WHAT TO PRODUCE:
Reproduce, without any change, the span of lines from the opening of the records below to the line containing "# out. Two surfaces", inclusive.

TASK MATERIAL:
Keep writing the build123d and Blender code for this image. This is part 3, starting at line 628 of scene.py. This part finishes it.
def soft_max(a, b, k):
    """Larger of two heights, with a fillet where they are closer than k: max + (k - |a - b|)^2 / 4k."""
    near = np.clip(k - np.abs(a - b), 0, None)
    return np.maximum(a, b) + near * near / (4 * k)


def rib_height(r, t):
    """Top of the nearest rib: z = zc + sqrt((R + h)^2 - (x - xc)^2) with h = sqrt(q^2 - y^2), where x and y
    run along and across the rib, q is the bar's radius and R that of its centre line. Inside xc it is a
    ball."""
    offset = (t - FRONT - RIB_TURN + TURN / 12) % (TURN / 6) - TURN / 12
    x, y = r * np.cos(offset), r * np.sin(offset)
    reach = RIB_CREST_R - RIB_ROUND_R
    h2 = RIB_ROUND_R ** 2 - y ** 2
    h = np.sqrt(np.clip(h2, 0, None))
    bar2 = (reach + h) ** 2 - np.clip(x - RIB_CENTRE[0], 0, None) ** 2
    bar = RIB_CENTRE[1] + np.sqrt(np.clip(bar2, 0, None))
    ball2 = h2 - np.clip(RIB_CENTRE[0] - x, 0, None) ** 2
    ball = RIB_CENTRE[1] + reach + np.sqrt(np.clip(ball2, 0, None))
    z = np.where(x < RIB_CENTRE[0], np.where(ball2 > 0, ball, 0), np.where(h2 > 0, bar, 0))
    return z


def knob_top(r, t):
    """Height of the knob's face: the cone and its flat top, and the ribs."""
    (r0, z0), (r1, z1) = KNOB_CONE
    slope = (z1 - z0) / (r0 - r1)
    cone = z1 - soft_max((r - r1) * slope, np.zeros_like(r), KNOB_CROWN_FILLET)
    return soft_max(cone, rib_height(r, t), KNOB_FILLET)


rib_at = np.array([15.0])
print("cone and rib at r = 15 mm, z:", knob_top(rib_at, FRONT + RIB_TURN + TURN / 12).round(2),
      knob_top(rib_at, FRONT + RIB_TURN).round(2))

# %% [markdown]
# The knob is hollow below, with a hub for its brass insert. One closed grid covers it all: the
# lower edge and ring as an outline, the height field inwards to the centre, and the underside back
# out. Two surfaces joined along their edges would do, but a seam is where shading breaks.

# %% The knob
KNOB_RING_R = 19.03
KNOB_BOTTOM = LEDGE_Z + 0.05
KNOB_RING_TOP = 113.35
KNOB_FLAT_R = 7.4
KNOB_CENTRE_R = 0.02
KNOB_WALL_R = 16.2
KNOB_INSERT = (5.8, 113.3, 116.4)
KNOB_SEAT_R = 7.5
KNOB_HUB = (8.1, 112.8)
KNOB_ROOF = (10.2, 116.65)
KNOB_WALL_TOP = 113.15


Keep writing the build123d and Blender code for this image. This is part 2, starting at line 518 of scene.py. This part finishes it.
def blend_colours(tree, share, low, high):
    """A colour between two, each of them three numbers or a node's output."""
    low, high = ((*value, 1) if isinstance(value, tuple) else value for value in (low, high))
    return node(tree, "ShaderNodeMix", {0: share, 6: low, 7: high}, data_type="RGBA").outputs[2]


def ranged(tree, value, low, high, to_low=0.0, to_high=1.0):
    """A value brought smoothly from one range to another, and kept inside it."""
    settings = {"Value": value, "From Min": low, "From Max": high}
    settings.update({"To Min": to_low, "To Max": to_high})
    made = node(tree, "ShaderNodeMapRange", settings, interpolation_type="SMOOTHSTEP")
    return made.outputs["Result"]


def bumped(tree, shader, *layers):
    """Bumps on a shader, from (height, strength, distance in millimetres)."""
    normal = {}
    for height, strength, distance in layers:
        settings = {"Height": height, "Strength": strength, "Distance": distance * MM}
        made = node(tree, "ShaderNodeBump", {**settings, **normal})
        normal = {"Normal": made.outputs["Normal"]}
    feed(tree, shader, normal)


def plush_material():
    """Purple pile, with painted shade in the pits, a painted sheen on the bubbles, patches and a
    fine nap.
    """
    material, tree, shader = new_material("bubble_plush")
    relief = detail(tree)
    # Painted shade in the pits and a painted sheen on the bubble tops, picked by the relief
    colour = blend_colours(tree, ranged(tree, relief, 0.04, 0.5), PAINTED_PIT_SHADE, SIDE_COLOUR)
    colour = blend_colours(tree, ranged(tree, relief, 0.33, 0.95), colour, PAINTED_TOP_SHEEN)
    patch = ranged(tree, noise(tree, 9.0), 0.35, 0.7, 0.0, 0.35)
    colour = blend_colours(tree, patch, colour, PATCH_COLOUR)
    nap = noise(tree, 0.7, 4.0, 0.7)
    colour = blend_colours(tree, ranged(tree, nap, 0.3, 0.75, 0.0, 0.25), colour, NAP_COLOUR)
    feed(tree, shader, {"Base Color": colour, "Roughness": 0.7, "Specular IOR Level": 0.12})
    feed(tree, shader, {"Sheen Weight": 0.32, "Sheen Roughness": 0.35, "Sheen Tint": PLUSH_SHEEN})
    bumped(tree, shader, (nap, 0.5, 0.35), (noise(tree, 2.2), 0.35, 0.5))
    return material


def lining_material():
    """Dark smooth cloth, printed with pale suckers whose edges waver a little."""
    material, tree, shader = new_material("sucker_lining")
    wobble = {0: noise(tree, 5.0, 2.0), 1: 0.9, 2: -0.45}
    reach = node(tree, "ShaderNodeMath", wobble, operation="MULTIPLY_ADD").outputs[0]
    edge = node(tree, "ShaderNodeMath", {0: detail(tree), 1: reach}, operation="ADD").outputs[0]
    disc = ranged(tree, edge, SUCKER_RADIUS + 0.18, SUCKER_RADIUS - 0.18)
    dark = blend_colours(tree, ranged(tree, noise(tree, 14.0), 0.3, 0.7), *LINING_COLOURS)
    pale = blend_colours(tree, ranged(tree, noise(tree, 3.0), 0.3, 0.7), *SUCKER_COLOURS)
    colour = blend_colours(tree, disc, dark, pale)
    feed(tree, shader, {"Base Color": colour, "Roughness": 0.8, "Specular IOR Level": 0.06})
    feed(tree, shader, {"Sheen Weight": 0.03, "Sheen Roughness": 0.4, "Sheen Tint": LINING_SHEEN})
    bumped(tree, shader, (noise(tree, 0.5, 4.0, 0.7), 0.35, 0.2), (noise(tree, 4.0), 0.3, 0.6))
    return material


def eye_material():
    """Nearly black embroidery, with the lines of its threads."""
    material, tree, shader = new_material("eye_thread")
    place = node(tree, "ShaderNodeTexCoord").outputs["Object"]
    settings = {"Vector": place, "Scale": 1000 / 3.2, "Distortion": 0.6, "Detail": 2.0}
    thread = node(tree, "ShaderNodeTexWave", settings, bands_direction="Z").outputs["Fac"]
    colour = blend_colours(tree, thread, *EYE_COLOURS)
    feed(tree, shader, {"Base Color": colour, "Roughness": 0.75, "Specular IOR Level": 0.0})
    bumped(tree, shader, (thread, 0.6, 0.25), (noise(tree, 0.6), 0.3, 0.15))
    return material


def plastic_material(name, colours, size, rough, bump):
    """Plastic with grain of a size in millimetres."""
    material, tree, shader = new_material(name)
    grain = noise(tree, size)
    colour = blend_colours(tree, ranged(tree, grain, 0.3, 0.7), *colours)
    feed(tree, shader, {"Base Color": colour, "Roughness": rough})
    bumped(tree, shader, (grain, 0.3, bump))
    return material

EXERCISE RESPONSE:
Keep writing the build123d and Blender code for this image. This is part 3, starting at line 628 of scene.py. This part finishes it.
def soft_max(a, b, k):
    """Larger of two heights, with a fillet where they are closer than k: max + (k - |a - b|)^2 / 4k."""
    near = np.clip(k - np.abs(a - b), 0, None)
    return np.maximum(a, b) + near * near / (4 * k)


def rib_height(r, t):
    """Top of the nearest rib: z = zc + sqrt((R + h)^2 - (x - xc)^2) with h = sqrt(q^2 - y^2), where x and y
    run along and across the rib, q is the bar's radius and R that of its centre line. Inside xc it is a
    ball."""
    offset = (t - FRONT - RIB_TURN + TURN / 12) % (TURN / 6) - TURN / 12
    x, y = r * np.cos(offset), r * np.sin(offset)
    reach = RIB_CREST_R - RIB_ROUND_R
    h2 = RIB_ROUND_R ** 2 - y ** 2
    h = np.sqrt(np.clip(h2, 0, None))
    bar2 = (reach + h) ** 2 - np.clip(x - RIB_CENTRE[0], 0, None) ** 2
    bar = RIB_CENTRE[1] + np.sqrt(np.clip(bar2, 0, None))
    ball2 = h2 - np.clip(RIB_CENTRE[0] - x, 0, None) ** 2
    ball = RIB_CENTRE[1] + reach + np.sqrt(np.clip(ball2, 0, None))
    z = np.where(x < RIB_CENTRE[0], np.where(ball2 > 0, ball, 0), np.where(h2 > 0, bar, 0))
    return z


def knob_top(r, t):
    """Height of the knob's face: the cone and its flat top, and the ribs."""
    (r0, z0), (r1, z1) = KNOB_CONE
    slope = (z1 - z0) / (r0 - r1)
    cone = z1 - soft_max((r - r1) * slope, np.zeros_like(r), KNOB_CROWN_FILLET)
    return soft_max(cone, rib_height(r, t), KNOB_FILLET)


rib_at = np.array([15.0])
print("cone and rib at r = 15 mm, z:", knob_top(rib_at, FRONT + RIB_TURN + TURN / 12).round(2),
      knob_top(rib_at, FRONT + RIB_TURN).round(2))

# %% [markdown]
# The knob is hollow below, with a hub for its brass insert. One closed grid covers it all: the
# lower edge and ring as an outline, the height field inwards to the centre, and the underside back
# out. Two surfaces joined along their edges would do, but a seam is where shading breaks.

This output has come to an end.